Stored dataset items:
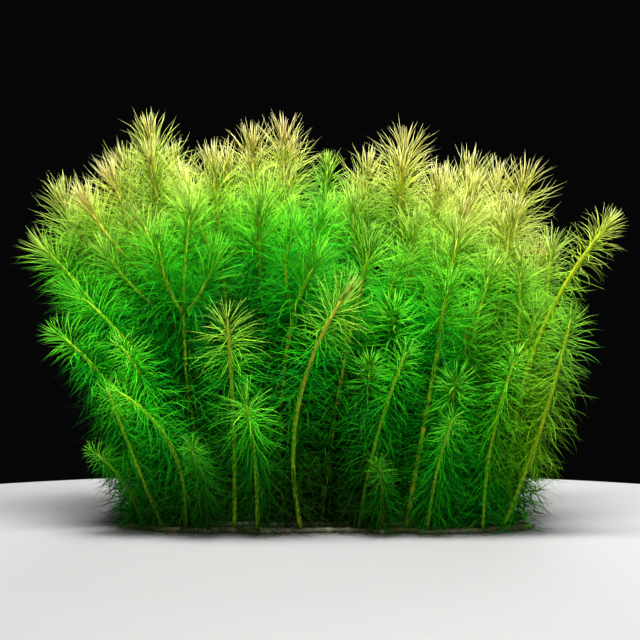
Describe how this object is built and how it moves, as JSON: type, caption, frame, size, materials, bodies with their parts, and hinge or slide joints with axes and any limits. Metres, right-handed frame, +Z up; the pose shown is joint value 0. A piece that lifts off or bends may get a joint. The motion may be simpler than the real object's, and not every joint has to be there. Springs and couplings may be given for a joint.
{
  "type": "aquarium stem plant clump",
  "caption": "Dense clump of an aquarium stem plant: upright shoots with whorls of needle leaves and pale crowns, risen from creeping stems cut off flat.",
  "frame": {"origin": "centre of the bounding box in plan, on the surface that the creeping stems rest on", "axes": "+X to the right along the creeping stems, -Y towards the picture's camera, +Z up along the shoots"},
  "size_m": [0.2902, 0.1927, 0.2035],
  "materials": {
    "shoot_foliage": "soft fresh needle leaves, yellow green with pale tips above and deep green below",
    "creeping_stem": "smooth olive brown stem"
  },
  "bodies": {
    "root": {"back_creeping_stem": "creeping_stem", "back_inner_creeping_stem": "creeping_stem", "back_inner_shoot_01": "shoot_foliage", "back_inner_shoot_02": "shoot_foliage", "back_inner_shoot_03": "shoot_foliage", "back_inner_shoot_04": "shoot_foliage", "back_inner_shoot_05": "shoot_foliage", "back_inner_shoot_06": "shoot_foliage", "back_inner_shoot_07": "shoot_foliage", "back_inner_shoot_08": "shoot_foliage", "back_inner_shoot_09": "shoot_foliage", "back_inner_shoot_10": "shoot_foliage", "back_inner_shoot_11": "shoot_foliage", "back_shoot_01": "shoot_foliage", "back_shoot_02": "shoot_foliage", "back_shoot_03": "shoot_foliage", "back_shoot_04": "shoot_foliage", "back_shoot_05": "shoot_foliage", "back_shoot_06": "shoot_foliage", "back_shoot_07": "shoot_foliage", "back_shoot_08": "shoot_foliage", "front_creeping_stem": "creeping_stem", "front_inner_creeping_stem": "creeping_stem", "front_inner_shoot_01": "shoot_foliage", "front_inner_shoot_02": "shoot_foliage", "front_inner_shoot_03": "shoot_foliage", "front_inner_shoot_04": "shoot_foliage", "front_inner_shoot_05": "shoot_foliage", "front_inner_shoot_06": "shoot_foliage", "front_inner_shoot_07": "shoot_foliage", "front_inner_shoot_08": "shoot_foliage", "front_inner_shoot_09": "shoot_foliage", "front_inner_shoot_10": "shoot_foliage", "front_inner_shoot_11": "shoot_foliage", "front_shoot_01": "shoot_foliage", "front_shoot_02": "shoot_foliage", "front_shoot_03": "shoot_foliage", "front_shoot_04": "shoot_foliage", "front_shoot_05": "shoot_foliage", "front_shoot_06": "shoot_foliage", "front_shoot_07": "shoot_foliage", "front_shoot_08": "shoot_foliage", "front_shoot_09": "shoot_foliage", "front_shoot_10": "shoot_foliage", "front_shoot_11": "shoot_foliage", "front_shoot_12": "shoot_foliage", "front_shoot_13": "shoot_foliage", "middle_creeping_stem": "creeping_stem", "middle_shoot_01": "shoot_foliage", "middle_shoot_02": "shoot_foliage", "middle_shoot_03": "shoot_foliage", "middle_shoot_04": "shoot_foliage", "middle_shoot_05": "shoot_foliage", "middle_shoot_06": "shoot_foliage", "middle_shoot_07": "shoot_foliage", "middle_shoot_08": "shoot_foliage", "middle_shoot_09": "shoot_foliage", "middle_shoot_10": "shoot_foliage", "middle_shoot_11": "shoot_foliage", "middle_shoot_12": "shoot_foliage"}
  },
  "joints": []
}
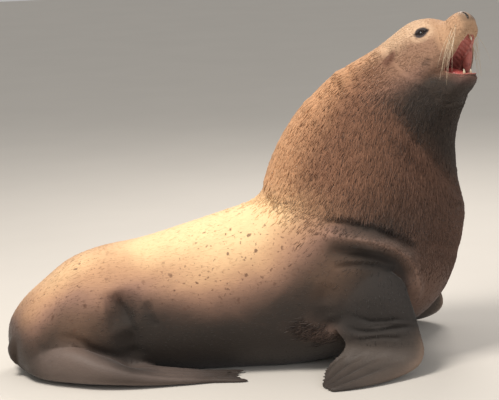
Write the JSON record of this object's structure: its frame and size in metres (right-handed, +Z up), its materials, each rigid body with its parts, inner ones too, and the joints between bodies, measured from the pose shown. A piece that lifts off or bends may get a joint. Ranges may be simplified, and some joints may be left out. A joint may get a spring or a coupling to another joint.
{
  "type": "sea lion",
  "caption": "Life-size bull sea lion resting on its belly and propped on its fore flippers, head raised and turned to its right, mouth wide open in a roar.",
  "frame": {"origin": "middle of the flat of the belly, on the floor", "axes": "+X the way the animal faces along its trunk, +Y its left side, +Z up"},
  "size_m": [2.3791, 1.399, 1.7154],
  "materials": {
    "coat_buff": "short flat fur, pale buff on top to tan on the flanks",
    "coat_mane": "coarse reddish-brown mane hair lying down the neck",
    "coat_dark": "short dark fur of the throat, tail and ears",
    "flipper_skin": "bare creased grey-brown skin",
    "eye_gloss": "wet dark eye",
    "wet_mouth": "wet pink gums, palate and tongue",
    "tooth": "ivory teeth",
    "claw": "dark horn",
    "whisker": "pale stiff whiskers"
  },
  "bodies": {
    "root": {"head": "coat_buff", "lower_jaw": "coat_dark", "neck": "coat_mane", "chest": "coat_mane", "trunk": "coat_buff", "hindquarters": "coat_buff", "tail": "coat_dark", "tongue": "wet_mouth", "fore_flipper_right": "flipper_skin", "fore_flipper_left": "flipper_skin", "hind_flipper_right": "flipper_skin", "hind_flipper_left": "flipper_skin", "ear_right": "coat_dark", "ear_left": "coat_dark", "eye_right": "eye_gloss", "eye_left": "eye_gloss"}
  },
  "joints": []
}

| Exercise aim |
Without leaving anything out, give the entries again exactly.

| Task response |
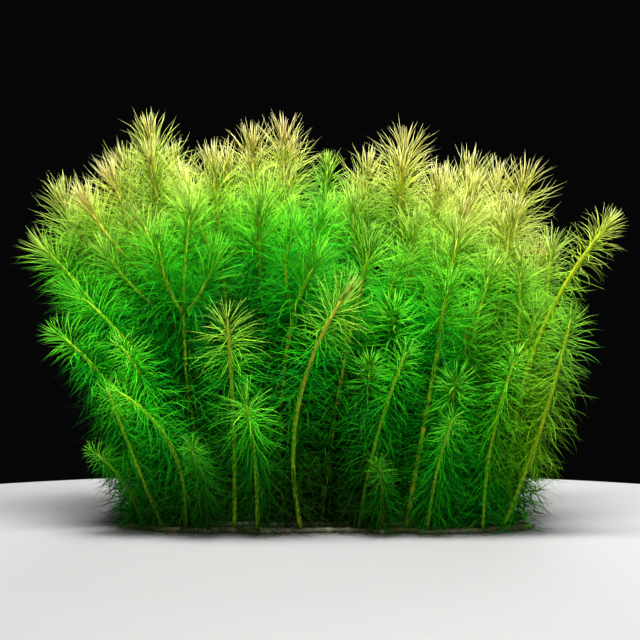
Describe how this object is built and how it moves, as JSON: type, caption, frame, size, materials, bodies with their parts, and hinge or slide joints with axes and any limits. Metres, right-handed frame, +Z up; the pose shown is joint value 0. A piece that lifts off or bends may get a joint. The motion may be simpler than the real object's, and not every joint has to be there. Springs and couplings may be given for a joint.
{
  "type": "aquarium stem plant clump",
  "caption": "Dense clump of an aquarium stem plant: upright shoots with whorls of needle leaves and pale crowns, risen from creeping stems cut off flat.",
  "frame": {"origin": "centre of the bounding box in plan, on the surface that the creeping stems rest on", "axes": "+X to the right along the creeping stems, -Y towards the picture's camera, +Z up along the shoots"},
  "size_m": [0.2902, 0.1927, 0.2035],
  "materials": {
    "shoot_foliage": "soft fresh needle leaves, yellow green with pale tips above and deep green below",
    "creeping_stem": "smooth olive brown stem"
  },
  "bodies": {
    "root": {"back_creeping_stem": "creeping_stem", "back_inner_creeping_stem": "creeping_stem", "back_inner_shoot_01": "shoot_foliage", "back_inner_shoot_02": "shoot_foliage", "back_inner_shoot_03": "shoot_foliage", "back_inner_shoot_04": "shoot_foliage", "back_inner_shoot_05": "shoot_foliage", "back_inner_shoot_06": "shoot_foliage", "back_inner_shoot_07": "shoot_foliage", "back_inner_shoot_08": "shoot_foliage", "back_inner_shoot_09": "shoot_foliage", "back_inner_shoot_10": "shoot_foliage", "back_inner_shoot_11": "shoot_foliage", "back_shoot_01": "shoot_foliage", "back_shoot_02": "shoot_foliage", "back_shoot_03": "shoot_foliage", "back_shoot_04": "shoot_foliage", "back_shoot_05": "shoot_foliage", "back_shoot_06": "shoot_foliage", "back_shoot_07": "shoot_foliage", "back_shoot_08": "shoot_foliage", "front_creeping_stem": "creeping_stem", "front_inner_creeping_stem": "creeping_stem", "front_inner_shoot_01": "shoot_foliage", "front_inner_shoot_02": "shoot_foliage", "front_inner_shoot_03": "shoot_foliage", "front_inner_shoot_04": "shoot_foliage", "front_inner_shoot_05": "shoot_foliage", "front_inner_shoot_06": "shoot_foliage", "front_inner_shoot_07": "shoot_foliage", "front_inner_shoot_08": "shoot_foliage", "front_inner_shoot_09": "shoot_foliage", "front_inner_shoot_10": "shoot_foliage", "front_inner_shoot_11": "shoot_foliage", "front_shoot_01": "shoot_foliage", "front_shoot_02": "shoot_foliage", "front_shoot_03": "shoot_foliage", "front_shoot_04": "shoot_foliage", "front_shoot_05": "shoot_foliage", "front_shoot_06": "shoot_foliage", "front_shoot_07": "shoot_foliage", "front_shoot_08": "shoot_foliage", "front_shoot_09": "shoot_foliage", "front_shoot_10": "shoot_foliage", "front_shoot_11": "shoot_foliage", "front_shoot_12": "shoot_foliage", "front_shoot_13": "shoot_foliage", "middle_creeping_stem": "creeping_stem", "middle_shoot_01": "shoot_foliage", "middle_shoot_02": "shoot_foliage", "middle_shoot_03": "shoot_foliage", "middle_shoot_04": "shoot_foliage", "middle_shoot_05": "shoot_foliage", "middle_shoot_06": "shoot_foliage", "middle_shoot_07": "shoot_foliage", "middle_shoot_08": "shoot_foliage", "middle_shoot_09": "shoot_foliage", "middle_shoot_10": "shoot_foliage", "middle_shoot_11": "shoot_foliage", "middle_shoot_12": "shoot_foliage"}
  },
  "joints": []
}
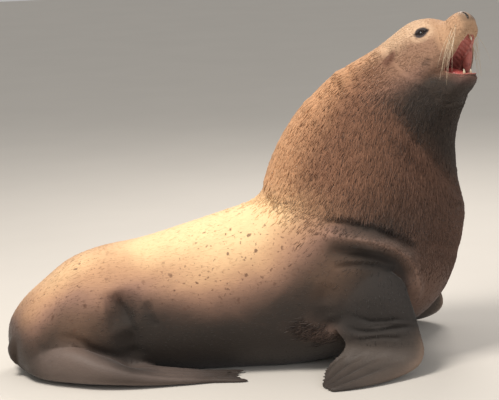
Write the JSON record of this object's structure: its frame and size in metres (right-handed, +Z up), its materials, each rigid body with its parts, inner ones too, and the joints between bodies, measured from the pose shown. A piece that lifts off or bends may get a joint. Ranges may be simplified, and some joints may be left out. A joint may get a spring or a coupling to another joint.
{
  "type": "sea lion",
  "caption": "Life-size bull sea lion resting on its belly and propped on its fore flippers, head raised and turned to its right, mouth wide open in a roar.",
  "frame": {"origin": "middle of the flat of the belly, on the floor", "axes": "+X the way the animal faces along its trunk, +Y its left side, +Z up"},
  "size_m": [2.3791, 1.399, 1.7154],
  "materials": {
    "coat_buff": "short flat fur, pale buff on top to tan on the flanks",
    "coat_mane": "coarse reddish-brown mane hair lying down the neck",
    "coat_dark": "short dark fur of the throat, tail and ears",
    "flipper_skin": "bare creased grey-brown skin",
    "eye_gloss": "wet dark eye",
    "wet_mouth": "wet pink gums, palate and tongue",
    "tooth": "ivory teeth",
    "claw": "dark horn",
    "whisker": "pale stiff whiskers"
  },
  "bodies": {
    "root": {"head": "coat_buff", "lower_jaw": "coat_dark", "neck": "coat_mane", "chest": "coat_mane", "trunk": "coat_buff", "hindquarters": "coat_buff", "tail": "coat_dark", "tongue": "wet_mouth", "fore_flipper_right": "flipper_skin", "fore_flipper_left": "flipper_skin", "hind_flipper_right": "flipper_skin", "hind_flipper_left": "flipper_skin", "ear_right": "coat_dark", "ear_left": "coat_dark", "eye_right": "eye_gloss", "eye_left": "eye_gloss"}
  },
  "joints": []
}